The thin blue squiggle in the image above is a Destabilized Sensor Reflection. A relatively new phenomenon in photography.
A sensor reflection in a phone camera occurs when light reflects off the sensor (the digital "film" of the camera), then back through the lens, off the flat glass covering the lens assembly, and then back down to the sensor to get recorded. These reflections appear diagonally opposite the light source in the image. It's essentially a type of lens flare, and frequently mistaken for a UFO.
Modern phones have amazing image stabilization.So if you take a long exposure, say 1-2 seconds, the phone will generally do a great job of taking a stable photo which normally would have come out a blurry mess. The above image is 1.1 seconds, but still looks pretty sharp.
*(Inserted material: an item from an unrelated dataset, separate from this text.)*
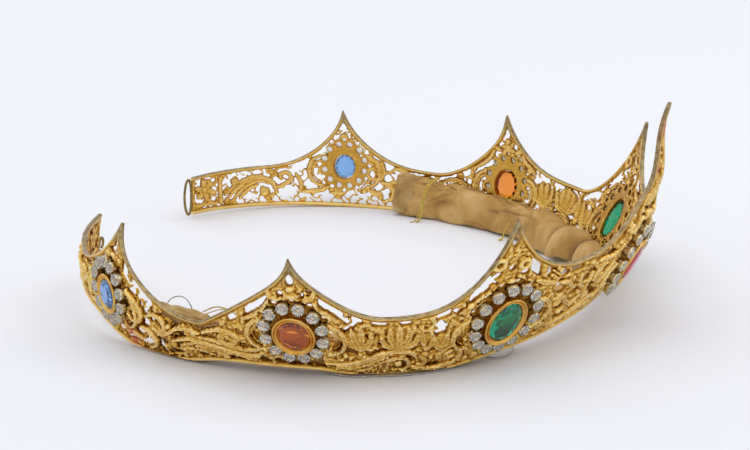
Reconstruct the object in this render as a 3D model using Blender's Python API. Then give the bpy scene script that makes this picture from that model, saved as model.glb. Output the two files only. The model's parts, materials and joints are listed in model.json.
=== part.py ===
"""A pierced gilt tiara with seven points, seven oval stones and a padded lining.

The band is drawn flat, as its maker would cut it: length along the lower rim, depth through the
metal and height up the wall. Every soldered or sewn piece is modelled on that flat strip and then
bent round the head, so neighbouring pieces keep their gaps. Lengths in the tables are millimetres.
"""

from math import cos, pi, radians, sin

import bmesh
import bpy
import numpy as np
from mathutils import Matrix, Vector
from mathutils.geometry import delaunay_2d_cdt

MM = 0.001
GAP = 0.3

NEAR_END = -228.5
FAR_END = 222.5
# Brings the middle of the whole piece over the origin.
RIM_SHIFT = (-2.57, -71.22)

SHEET = 1.0
LOWER_RIM_HEIGHT = 2.1
LOWER_RIM_DEPTH = 2.0
UPPER_RIM_HEIGHT = 1.5
UPPER_RIM_DEPTH = 1.7
RELIEF = 1.3
# The least sheet left between a gap and a rim.
EDGE_CLEAR = 0.4
LEAN_HEIGHT = 32.0

# How the strip is bent: station along the rim, bend in radians per 100 mm, lean of the wall in
# degrees at the rim and LEAN_HEIGHT above it.
BEND = (
    (-225, 1.72, 1.5, -35.0),
    (-170, 1.28, 20.0, -23.5),
    (-110, 1.05, 33.0, 11.5),
    (-55, 1.32, 36.0, 13.0),
    (0, 1.44, 45.5, 12.5),
    (55, 1.09, 41.0, 16.0),
    (110, 0.85, 29.5, -6.5),
    (170, 1.26, 19.5, -9.5),
    (225, 1.92, 2.5, -28.0),
)
# How far the worn rim stands off the surface: station and height.
LIFT = (
    (-235, 9.5),
    (-185, 5.0),
    (-158, 0.0),
    (-144, 0.0),
    (-125, 1.8),
    (-100, 1.4),
    (-82, 0.0),
    (-70, 0.0),
    (-45, 3.4),
    (0, 7.8),
    (45, 4.2),
    (70, 0.0),
    (145, 0.0),
    (216, 1.7),
)

# The seven points: name, station, tip height, stone height, stone half width, stone half height,
# halo half width, halo half height, clear stones in the halo, stone colour.
POINTS = (
    ("blue_near", -167.5, 36.0, 14.8, 3.6, 4.3, 7.2, 8.0, 12, (0.09, 0.22, 0.60)),
    ("orange_near", -104.0, 40.4, 16.2, 4.3, 5.3, 7.6, 9.1, 12, (0.55, 0.14, 0.02)),
    ("green_near", -50.0, 48.5, 15.8, 4.5, 6.8, 8.5, 10.5, 14, (0.01, 0.22, 0.13)),
    ("red_front", 0.0, 67.4, 15.9, 5.2, 6.6, 9.8, 11.2, 16, (0.45, 0.02, 0.07)),
    ("green_far", 49.6, 49.1, 15.4, 4.5, 6.8, 8.5, 10.5, 14, (0.01, 0.22, 0.13)),
    ("orange_far", 104.2, 40.7, 15.4, 4.3, 5.3, 7.6, 9.1, 12, (0.55, 0.14, 0.02)),
    ("blue_far", 166.0, 35.9, 14.4, 3.6, 4.3, 7.2, 8.0, 12, (0.09, 0.22, 0.60)),
)

# The upper edge on each side of a point: index of the point, side, length to the lowest place, its
# height, power of the slope, share of the spike and power of the spike.
FLANKS = (
    (0, -1, 34.0, 14.6, 2.5, 0.2, 16),
    (0, 1, 36.5, 15.3, 1.5, 0.2, 16),
    (1, -1, 27.0, 15.3, 1.15, 0.2, 16),
    (1, 1, 22.9, 23.1, 1.8, 0.2, 16),
    (2, -1, 31.1, 23.1, 2.8, 0.2, 14),
    (2, 1, 24.5, 27.6, 2.7, 0.2, 9),
    (3, -1, 25.5, 27.6, 2.0, 0.52, 9),
    (3, 1, 25.5, 26.8, 2.0, 0.52, 9),
    (4, -1, 24.1, 26.8, 3.3, 0.2, 9),
    (4, 1, 23.0, 22.2, 1.7, 0.2, 14),
    (5, -1, 31.6, 22.2, 3.8, 0.2, 16),
    (5, 1, 28.8, 15.2, 1.85, 0.2, 16),
    (6, -1, 33.0, 15.2, 2.8, 0.2, 16),
    (6, 1, 30.0, 14.6, 2.5, 0.2, 16),
)
END_HEIGHT = 13.6

# Gaps of one flank: kind, place along it (0 at the point, 1 at the lowest place), place up the
# wall (0 at the lower rim, 1 at the upper), length, height, turn in degrees.
FLANK_GAPS = (
    ("moon", 0.40, 0.42, 5.2, 5.0, 200),
    ("oval", 0.545, 0.80, 2.3, 2.3, 20),
    ("oval", 0.55, 0.20, 3.2, 2.8, 15),
    ("oval", 0.73, 0.52, 3.6, 1.7, 25),
    ("oval", 0.80, 0.14, 3.4, 1.8, -8),
)
# Slots that follow the upper edge: start and end along the flank, height at start and end.
RIM_SLOTS = (
    (0.21, 0.43, 2.5, 1.7),
    (0.66, 0.88, 1.8, 1.5),
)
# The window under each tip: half its foot and head, half its height, and how far below the tip.
WINDOW_FOOT = 1.2
WINDOW_HEAD = 0.2
WINDOW_RISE = 1.5
WINDOW_DROP = 6.0
FRONT_WINDOW_DROP = 22.0
FRONT_POINT = "red_front"

# Gaps of an end strip, measured back from its end: kind, distance, height, length, height, turn.
STRIP_GAPS = (
    ("oval", 3.0, 12.0, 2.0, 1.8, 0),
    ("oval", 8.6, 12.0, 2.0, 1.8, 0),
    ("oval", 3.0, 4.3, 2.0, 1.8, 0),
    ("oval", 8.6, 4.3, 2.0, 1.8, 0),
    ("oval", 13.6, 10.8, 2.4, 3.8, 0),
    ("oval", 15.6, 4.8, 4.6, 2.2, -10),
    ("oval", 19.4, 12.6, 4.4, 1.6, 5),
    ("oval", 23.2, 4.9, 5.2, 2.6, 10),
    ("oval", 25.6, 12.9, 3.0, 1.6, 0),
    ("oval", 29.6, 6.2, 2.4, 3.6, -15),
    ("oval", 35.0, 12.4, 3.0, 2.4, 0),
)
STRIP_LENGTH = 38.0
HALO_TO_GAP = 2.4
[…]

Destabilized Sensor Reflections (DSRs) can also show up in video, particularly when zoomed in. The dancing dot here is a reflection of the green light in the pool, but it moves so erratically while the pool light is fairly steady and smooth, so it's hard to recognize.
Stabilization works by shifting the image. When you move the camera a little then everything in the image moves together in the opposite direction. So all the stabilization has to do is move it back the right amount. As you can see it does it really well. However, the sensor reflection moves in the opposite direction, so the stabilization actually makes things worse.